Protecting Java Edition (TCP)
For TCP, powerful tools exist at the OS kernel level:
- SYN cookies - solve SYN flood without extra software
- Connection tracking - state-based packet filtering
- Handshake verification - verify completion before allowing access
- Application-level checks - validate Minecraft protocol after TCP connection
Protecting Bedrock Edition (UDP)
For UDP, we lose stateful tools. No SYN cookies, no conntrack. Different methods are needed:
- XDP-level rate limiting - drop packets before they reach the kernel
- RakNet payload validation - verify Bedrock packet structure
- Cookie-based verification - custom challenge-response over UDP
- GeoIP filtering - geographic restrictions
- Upstream filtering - BGP Flowspec at provider level
For server owners running both editions (Java and Bedrock), understanding that no single solution covers both protocols is critical. A protection service must have separate modules for TCP and UDP traffic. MineGuard, for example, processes Java and Bedrock traffic through different pipelines, each with its own set of rules and algorithms.
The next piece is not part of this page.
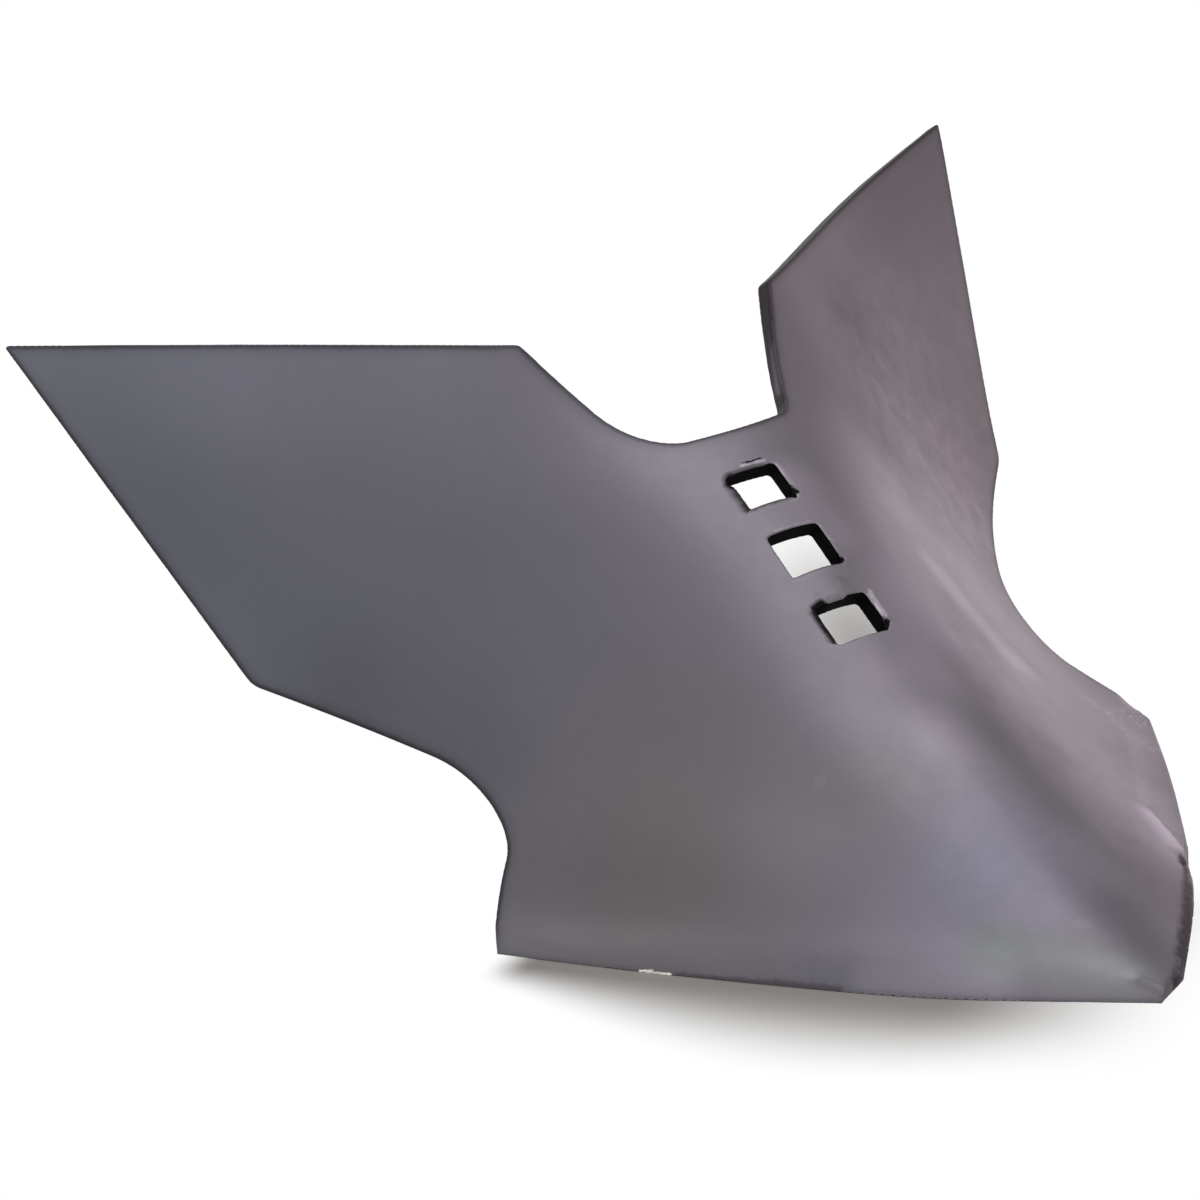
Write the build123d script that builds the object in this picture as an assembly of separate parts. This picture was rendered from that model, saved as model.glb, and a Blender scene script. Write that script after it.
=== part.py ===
from build123d import *
from math import atan2, degrees
import os

# Furrower shovel: one pressed steel plate, in millimetres.
# X runs across the blade, Y runs back and Z runs up. The cutting edges lie level,
# as they do at work. The blade is drawn standing on the ground plane, with its middle
# plane at X = 0, and then moved so that the origin is the centre of the middle bolt
# hole on the back face, where the shank is bolted on.

plate = 4.5  # thickness of the steel

# The front face is drawn as level lines, the same on the left and the right.
# Each line has points at these distances out from the middle plane.
POINTS_OUT = (0.0, 10.0, 28.0, 50.0, 72.0, 110.0, 150.0, 180.0)
# A level line is its height, then how far forward it stands at each of those points.
# The first and the last line, and the outer points of each, lie beyond the plate.
LEVELS = (
    (-14.0, (174.0, 166.0, 145.0, 117.5, 86.0, 20.0, -34.5, -63.0)),
    (0.0, (141.5, 133.5, 113.0, 84.0, 50.0, -11.0, -55.0, -80.5)),
    (20.0, (94.5, 90.5, 71.0, 39.5, 0.5, -50.5, -80.5, -102.5)),
    (37.0, (65.0, 61.5, 42.5, 10.5, -26.0, -70.5, -97.0, -117.0)),
    (57.0, (35.0, 32.0, 16.0, -14.0, -45.5, -83.5, -109.5, -130.0)),
    (79.0, (7.0, 4.5, -9.5, -34.0, -60.5, -93.0, -119.5, -140.5)),
    (107.0, (-31.0, -31.5, -37.5, -53.5, -74.0, -103.5, -130.0, -151.0)),
    (136.0, (-54.0, -54.5, -57.0, -69.5, -87.0, -115.5, -140.5, -161.0)),
    (162.0, (-64.0, -65.0, -68.5, -81.0, -97.0, -126.5, -152.0, -172.0)),
)
columns = 31  # points read off each level line

# Square bolt holes along the middle of the blade, from the top one down
hole_height = 77.0  # height of the middle hole
hole_pitch = 23.0
hole_width = 14.3
HOLE_LENGTHS = (13.0, 14.3, 12.6)
hole_corner = 1.2

# The outline of the plate, seen from the front: how far out and how high
valley_rise = 26.0  # from the middle hole up to the gap between the wings
TIP = (153.0, 154.9)
INNER = (37.4, 132.9)
VALLEY = (21.4, hole_height + valley_rise)
OUTER = (120.3, 57.0)
WAIST = (74.6, 28.2)
REAR = (99.4, 0.0)
tip_round = 0.8
inner_round = 2.0
left_valley_round = 20.0
right_valley_round = 5.0
outer_round = 5.0
waist_round = 13.5

# The cutting edge on the ground, seen from above: how far out and how far forward
CUTTING_EDGE = (
    (0.0, 139.5),
    (8.0, 130.5),
    (32.0, 103.3),
    (56.0, 69.0),
    (76.0, 37.5),
    (97.3, 1.2),
    (110.0, -20.0),
)
left_lean = 1.5  # how far back the bevel of the left edge leans, for its height
right_lean = 0.3
bevel_reach = 14.0  # the bevels run out on the front face below this height
NOSE_CUT = ((-3.0, 137.0), (5.5, 132.5))  # the ends of the blunt nose, left and right

reach = 400.0  # longer than the blade, for cuts that run right through it


def level_line(height, forward):
    """One level line of the front face, from its left end to its right end."""
    right = [(x, -y, height) for x, y in zip(POINTS_OUT, forward)]
    left = [(-x, y, z) for x, y, z in reversed(right[1:])]
    return Spline(*left, *right)


def front_face():
    """The front face, larger than the plate on every side."""
    rows = []
    for level in LEVELS:
        line = level_line(*level)
        rows.append([line @ (k / (columns - 1)) for k in range(columns)])
    return Face.make_surface_from_array_of_points(rows, tol=0.05, min_deg=3, max_deg=3)


def outline():
    """The outline of the plate on the XZ plane, run on below the ground."""
    depth = -LEVELS[0][0]
    slope = (REAR[0] - WAIST[0]) / (WAIST[1] - REAR[1])
    foot = (REAR[0] + slope * depth, -depth)
    right = [foot, WAIST, OUTER, TIP, INNER, VALLEY]
    left = [(-x, y) for x, y in reversed(right)]
    face = make_face(Polyline(*right, *left, close=True))
    for (x, y), left_round, right_round in (
        (TIP, tip_round, tip_round),
        (INNER, inner_round, inner_round),
        (VALLEY, left_valley_round, right_valley_round),
        (OUTER, outer_round, outer_round),
        (WAIST, waist_round, waist_round),
    ):
        face = fillet(face.vertices().sort_by_distance((-x, y))[:1], left_round)
        face = fillet(face.vertices().sort_by_distance((x, y))[:1], right_round)
    return Plane.XZ * face


def bevel(side, lean):
    """What the bevel takes off one side: all that lies in front of its leaning face."""
    edge = Spline(*[(side * x, -y, 0) for x, y in CUTTING_EDGE])
    rise = Vector(0, lean * bevel_reach, bevel_reach)
    face = Face.extrude(edge.moved(Location(-rise)), 2 * rise)
    return Solid.extrude(face, Vector(0, -reach, 0))


def nose_end():
    """What lies in front of the blunt nose."""
    (left, left_forward), (right, right_forward) = NOSE_CUT
    turn = degrees(atan2(left_forward - right_forward, right - left))
    place = Pos(left, -left_forward, 0) * Rot(Z=turn)
    return place * Box(reach, reach, reach, align=(Align.CENTER, Align.MAX, Align.CENTER))


def seat(face):
    """The plane of the middle hole on the front face, with X across and Z out of the face."""
    axis = Axis((0, -reach, hole_height), (0, 1, 0))
    point, normal = face.find_intersection_points(axis)[0]
    if normal.Z < 0:
        normal = -normal
    return Plane(origin=point, x_dir=(1, 0, 0), z_dir=normal)


def punches(place):
    """The three square punches of the bolt holes, at the seat."""
    made = []
    for k, length in enumerate(HOLE_LENGTHS):
        square = RectangleRounded(hole_width, length, hole_corner)
        made.append(extrude(place * Pos(0, (1 - k) * hole_pitch, 0) * square, 4 * plate, both=True))
    return made


def shovel_blade():
    """The whole blade, with its origin at the middle bolt hole on the back face."""
    face = front_face()
    place = seat(face)
    pressed = (face & extrude(outline(), reach, both=True)).faces()[0]
    for punch in punches(place):
        pressed = (pressed - punch).faces()[0]
    back = 1 if pressed.normal_at().Y > 0 else -1
    blade = Solid.thicken(pressed, back * plate)
    ground = Pos(0, 0, -reach / 2) * Box(2 * reach, 2 * reach, reach)
    blade = blade - ground - bevel(-1, left_lean) - bevel(1, right_lean) - nose_end()
    return blade.moved(Location(place.z_dir * plate - place.origin))


if __name__ == "__main__":
    os.makedirs("parts", exist_ok=True)
    blade = shovel_blade()
    export_step(blade, "parts/shovel_blade.step")
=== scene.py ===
from math import cos, radians, tan

import bpy
import numpy as np
from mathutils import Matrix, Vector, noise
from mathutils.kdtree import KDTree

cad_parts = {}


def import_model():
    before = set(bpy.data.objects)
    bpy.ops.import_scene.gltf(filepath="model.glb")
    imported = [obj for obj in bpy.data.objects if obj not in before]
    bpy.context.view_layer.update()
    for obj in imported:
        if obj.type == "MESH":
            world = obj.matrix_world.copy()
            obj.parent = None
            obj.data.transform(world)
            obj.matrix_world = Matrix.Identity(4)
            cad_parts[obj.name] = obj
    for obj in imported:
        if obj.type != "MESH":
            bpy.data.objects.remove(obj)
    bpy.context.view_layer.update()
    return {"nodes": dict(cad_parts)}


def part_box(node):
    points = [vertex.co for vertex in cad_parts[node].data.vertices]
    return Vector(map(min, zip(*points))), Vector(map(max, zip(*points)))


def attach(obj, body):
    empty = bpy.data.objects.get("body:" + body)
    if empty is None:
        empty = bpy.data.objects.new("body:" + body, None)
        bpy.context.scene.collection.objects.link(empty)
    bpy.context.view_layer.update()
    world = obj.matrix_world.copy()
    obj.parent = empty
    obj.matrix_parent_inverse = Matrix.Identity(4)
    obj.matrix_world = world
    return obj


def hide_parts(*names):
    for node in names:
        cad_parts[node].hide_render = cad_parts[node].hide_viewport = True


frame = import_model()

# The looks of the furrower shovel: one pressed plate of dark heat treated steel.
# The plate is rebuilt here from the CAD node's own surface with fine triangles, so that
# its rims, worn corners and torn bolt holes have a true shape.
# Lengths and places are in metres, and mm() gives them from millimetres.

NODE = "shovel_blade"
BODY = "root"


def mm(*values):
    """Millimetres in metres: one number, or a place."""
    return values[0] / 1000 if len(values) == 1 else Vector(values) / 1000


# Camera: the place it looks from, and its turns, fitted to the photograph
CAMERA_PLACE = (-0.2391, -0.48247, 0.14152)
CAMERA_AZIMUTH = 20.93  # degrees to the right of straight back
CAMERA_DROP = 14.75  # degrees below level
CAMERA_ROLL = 11.45  # degrees, the right side of the camera down
CAMERA_VIEW = 29.86  # degrees, the width and the height of the view

# The plate, at its bolt holes: how thick it is, and which way is out of its front face and
# which way is up along it. Across the plate is X.
PLATE = mm(4.5)
OUT = Vector((0, -0.62166, 0.783287))
UP = Vector((0, 0.783287, 0.62166))
BEND_ACROSS = 0.0082  # how far the face bends back beside the middle hole, per mm squared
BEND_UP = 0.001  # and above and below it

# Sizes of the triangles: FINE at the rims, and larger with the distance from them
FINE = mm(0.5)
COARSE = mm(3.5)
GROWTH = 0.35
LONGEST = 1.5  # an edge this many times as long as its size is split
SOFT_FINE = mm(1.2)  # along the soft top edge of the bevels
HOLE_FINE = mm(0.6)  # at the bolt holes
HOLE_FINE_AREA = (10, 34)  # within so many millimetres to the sides of the middle hole, and up
HOLE_AREA = (9, 31)  # or down from it. All the rims and walls of the holes lie within this one.
RIM_ANGLE = 30.0  # at least so many degrees between two faces that meet in a rim
SOFT_ANGLE = 4.0  # and in a soft edge
RIM_STEP = mm(0.4)  # between the places on a rim from which distances are measured
STRIP_TOP = mm(-69)  # the ground strips of the cutting edges lie below this

# Wear of the rims
RIM_WEAR = mm(0.16)  # how far a rim is worn back
RIM_WAVE = mm(0.05)  # and how much that differs along it
RIM_REACH = mm(0.9)  # how far from the rim the wear reaches
WAVE_SCALE = 120.0  # waves in a metre
SOFT_REACH = mm(9)  # how far from a soft edge the plate is rounded
SOFT_RIM = mm(3)  # nearer than this to a rim it is rounded less
SOFT_ROUNDS = 40

# Worn places: the middle, the radius and how far the steel is worn away there
WORN = (
    (mm(97, 7, -70), mm(9), mm(-1.9, 0, 0)),  # right rear corner
    (mm(42, -79, -70), mm(12), mm(-0.9, 0, 0)),  # right edge behind the nose
    (mm(40.5, -83.5, -70.2), mm(2.6), mm(-0.9, 0.3, 0)),  # notch there
)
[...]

Minecraft Query: the hidden threat
Query runs on UDP on the same port as Java Edition (25565 by default). It is enabled by default in many hosting configurations. Even if you only run Java Edition and think UDP does not concern you, Query creates a UDP attack surface.
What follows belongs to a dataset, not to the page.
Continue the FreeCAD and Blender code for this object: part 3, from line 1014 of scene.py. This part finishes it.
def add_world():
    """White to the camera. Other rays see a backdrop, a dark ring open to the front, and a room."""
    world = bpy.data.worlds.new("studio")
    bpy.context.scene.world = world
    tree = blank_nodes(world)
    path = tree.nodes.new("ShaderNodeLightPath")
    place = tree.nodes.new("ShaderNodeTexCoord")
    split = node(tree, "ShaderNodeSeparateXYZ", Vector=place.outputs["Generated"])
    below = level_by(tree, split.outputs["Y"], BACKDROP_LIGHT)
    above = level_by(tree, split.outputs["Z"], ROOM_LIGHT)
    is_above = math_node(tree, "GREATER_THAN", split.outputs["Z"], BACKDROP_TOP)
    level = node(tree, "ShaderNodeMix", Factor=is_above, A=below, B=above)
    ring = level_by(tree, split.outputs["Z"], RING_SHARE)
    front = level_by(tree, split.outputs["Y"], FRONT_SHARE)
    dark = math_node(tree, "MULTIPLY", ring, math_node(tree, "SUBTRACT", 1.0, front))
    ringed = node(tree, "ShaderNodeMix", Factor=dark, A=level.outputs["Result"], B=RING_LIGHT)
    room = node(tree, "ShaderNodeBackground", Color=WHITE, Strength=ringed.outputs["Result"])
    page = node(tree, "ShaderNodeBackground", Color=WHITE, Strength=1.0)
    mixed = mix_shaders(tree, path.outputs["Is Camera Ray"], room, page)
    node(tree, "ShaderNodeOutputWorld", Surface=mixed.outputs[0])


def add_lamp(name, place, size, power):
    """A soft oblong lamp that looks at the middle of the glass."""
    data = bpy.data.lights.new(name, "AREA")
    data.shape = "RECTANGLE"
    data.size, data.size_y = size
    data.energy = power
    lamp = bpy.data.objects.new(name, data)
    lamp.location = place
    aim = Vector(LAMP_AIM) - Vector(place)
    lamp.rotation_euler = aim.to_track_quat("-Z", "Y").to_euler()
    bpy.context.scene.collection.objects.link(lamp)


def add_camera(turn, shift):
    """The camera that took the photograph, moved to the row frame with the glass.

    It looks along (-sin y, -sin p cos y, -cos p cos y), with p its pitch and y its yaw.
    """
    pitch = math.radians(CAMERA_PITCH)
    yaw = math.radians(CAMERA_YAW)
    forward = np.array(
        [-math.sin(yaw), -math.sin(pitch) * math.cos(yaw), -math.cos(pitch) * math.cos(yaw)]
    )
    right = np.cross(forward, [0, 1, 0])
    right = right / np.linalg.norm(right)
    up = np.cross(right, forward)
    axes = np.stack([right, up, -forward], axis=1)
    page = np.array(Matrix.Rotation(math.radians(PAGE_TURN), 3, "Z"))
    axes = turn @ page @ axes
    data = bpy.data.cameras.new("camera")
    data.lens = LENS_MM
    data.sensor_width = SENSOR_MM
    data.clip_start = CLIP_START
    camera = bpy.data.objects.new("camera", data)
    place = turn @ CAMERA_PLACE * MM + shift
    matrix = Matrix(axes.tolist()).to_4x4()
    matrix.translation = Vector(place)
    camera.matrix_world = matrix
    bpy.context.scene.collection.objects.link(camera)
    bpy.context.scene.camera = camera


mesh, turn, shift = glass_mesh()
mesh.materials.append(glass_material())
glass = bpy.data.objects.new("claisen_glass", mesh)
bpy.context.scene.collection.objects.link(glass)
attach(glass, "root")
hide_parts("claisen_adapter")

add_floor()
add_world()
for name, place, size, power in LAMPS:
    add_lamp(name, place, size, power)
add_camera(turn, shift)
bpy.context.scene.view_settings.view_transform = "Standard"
Three problems with Query:
- Amplification - small request, large response. Your server can be used as an amplifier for attacks on others.
- Information disclosure - Query returns server version, plugin list (including versions), player IPs with Full Query. Reconnaissance before the real attack.
- Resource consumption - each Query request is processed by the server's main thread. A flood of Query requests can cause TPS drops.
# Disable Query in server.properties
enable-query=false
Practical recommendations: what to do right now
For all servers
- Disable Query (
enable-query=false) - Close all unused ports (especially UDP)
- Enable firewall with port whitelist
- Do not expose RCON to the internet
- Hide your real server IP behind DDoS protection
For Java Edition (TCP)
# SYN cookies
sysctl -w net.ipv4.tcp_syncookies=1
# Increase backlog
sysctl -w net.core.somaxconn=65535
sysctl -w net.ipv4.tcp_max_syn_backlog=65535
# Limit SYN-ACK retries
sysctl -w net.ipv4.tcp_synack_retries=2
For Bedrock Edition (UDP)
# Increase UDP receive buffer
sysctl -w net.core.rmem_max=26214400
# Rate limiting via iptables
iptables -A INPUT -p udp --dport 19132 \
-m hashlimit \
--hashlimit-above 50/sec \
--hashlimit-burst 100 \
--hashlimit-mode srcip \
--hashlimit-name bedrock \
-j DROP
# Close UDP port 25565 if Query is disabled
iptables -A INPUT -p udp --dport 25565 -j DROP
Common mistakes admins make
Some typical errors that turn a minor attack into full downtime.
Mistake 1: Open ports. Everything is open: 25565 TCP and UDP, 19132, RCON on 25575, SSH on default 22. Every open port is an attack vector. Close everything you do not use.
Mistake 2: Query enabled. Worth repeating because it matters. Query is enabled by default in many builds. It is not needed for server operation. It is only needed for monitoring, and even for that there are better alternatives.
Mistake 3: Real server IP in DNS. If your server's IP is known to the attacker, they can hit it directly, bypassing any cloud protection. Use DDoS protection with proxying and never expose the real IP.
Mistake 4: No rate limiting. Without connection rate limits, a single IP can send thousands of requests per second. Even basic hashlimit in iptables significantly reduces attack effectiveness.
Mistake 5: Ignoring sysctl. Default Linux parameters are not designed for operation under load. SYN cookies disabled, backlog small, UDP buffers minimal. Five minutes of sysctl configuration can prevent an hour of downtime.
The bottom line
TCP and UDP attacks on Minecraft servers are two different worlds. TCP attacks (SYN flood, ACK flood, Slowloris) are dangerous but well understood and effectively filtered through SYN cookies, conntrack, and stateful inspection. UDP attacks (flood, amplification, Query abuse) are harder and more dangerous: higher volumes, easier spoofing, tougher filtering.
If you run Java Edition, make sure SYN cookies are enabled and Query is disabled. If Bedrock, invest in rate limiting and upstream filtering. If both, use protection that understands the difference between protocols and filters each with its own ruleset.
There is no universal "protect from everything" button. But understanding how attacks work on each protocol is the first step toward building real defense.